I've acquired a few of George Gissing's more obscure titles recently - this was an Oxfam-shop find - but
I always think of him in terms of gaslit London streets, slicked with rain; damp overcoats that don't keep the chill out ... they're novels of the gloaming, like stepping into a painting by Atkinson Grimshaw. Something like this. Depending on how the city is treating you, you could be hurrying home for a mutton chop and a snifter of something warming or stumbling to a chill garret to nurse the consumptive cough that will see you off by the end of the chapter.
Then last week, when it was too hot and sticky to think, I realised that the gloaming is a perfect antidote to a heatwave ... and I raced through the novel that was top of my saved-for-autumn pile. Beginning in 1887 - the year of Queen Victoria's Golden Jubilee - it has all the ingredients: secrets and lies, a father's foolish will, women no better than they oughter be, and every human frailty in a city where modern life is so volatile that fortune can favour the strong - and catastrophe can overtake the weak. It's a city that can't stand still - pulsing with money and vulgarity - and if you're not on the make, then you're on your way down and out.
Gissing's female characters are real people. Shrewish Ada is as far as you can get from the Victorian ideal of the 'angel in the home.' Her vulgar sister Beatrice - I liked Beatrice! - smokes special womens' cigarettes and drinks claret with her virile dinner of rump steak and fried onions; she has an eye for business and a bachelor flat of her own, and her male acquaintances call her 'old chap.' Nancy - who fancies herself 'cultured' - dreams of an independent life and being able to walk the city streets with the freedom of a man ... but she finds happiness in subjugating her desires to those of her husband. That's the trouble with Gissing. He wants women to be rational, educated equals who won't cling to a fellow or make demands. He'd like a wife to be more like a mistress, living uncomplainingly in the suburbs while he keeps up a bachelor life in town and visits her once every couple of weeks when the fancy takes him. (And guess who doesn't get lumbered with the baby!) It's all wishful thinking, born of the mess Gissing made of his own life. He was expelled from college in Manchester, aged only 18, and sentenced to one month's hard labour, for pilfering from other students' coat-pockets in an attempt to support his teenage prostitute mistress. And then he only went and married her. His first wife died in the workhouse after they separated, and he made another catastrophic marriage to a violent alcoholic who died in an asylum. No wonder he's so good on the domestic misery of men who marry beneath them. Oh, you could throttle Mr Gissing when poor Nancy gives voice to his fantasies about peace and contentment - or rather pipe, slippers, passionate kisses and NO NAGGING - while husbands get to do just as they like ...

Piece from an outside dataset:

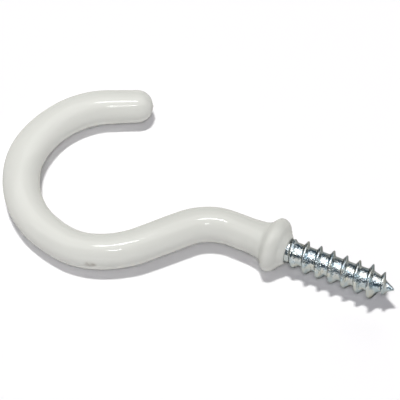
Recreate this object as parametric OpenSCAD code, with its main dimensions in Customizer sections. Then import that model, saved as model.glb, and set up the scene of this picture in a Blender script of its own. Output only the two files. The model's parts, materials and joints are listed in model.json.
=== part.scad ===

But it's all such a rollicking good read. I can't think why Gissing isn't better known today. He's a brilliant choice for book groups; and why can't somebody do a TV adaptation? There's a good article about his female characters here.
5 comments:
There's a good current radio adaptation of New Grub Street by Christopher Douglas, who is the writer and actor behind Ed Reardon, which is based on Gissing's characters, of course.
Thanks, Rob - I'll look out for that.
I've just listened to the first part over dinner, Rob - very good, I enjoyed it!
Not commenting on Gissing, but the lovely Atkinson Grimshaw painting. I love his work! Not only did he paint night scenes, but he also did lovely paintings of his wife.
Margaret P
I can always imagine a story behind his paintings. Margaret. I love them, too - I was so cross when I went all the way to Leeds and they weren't on display. Expect they're back by now - not sure when I'll be, though!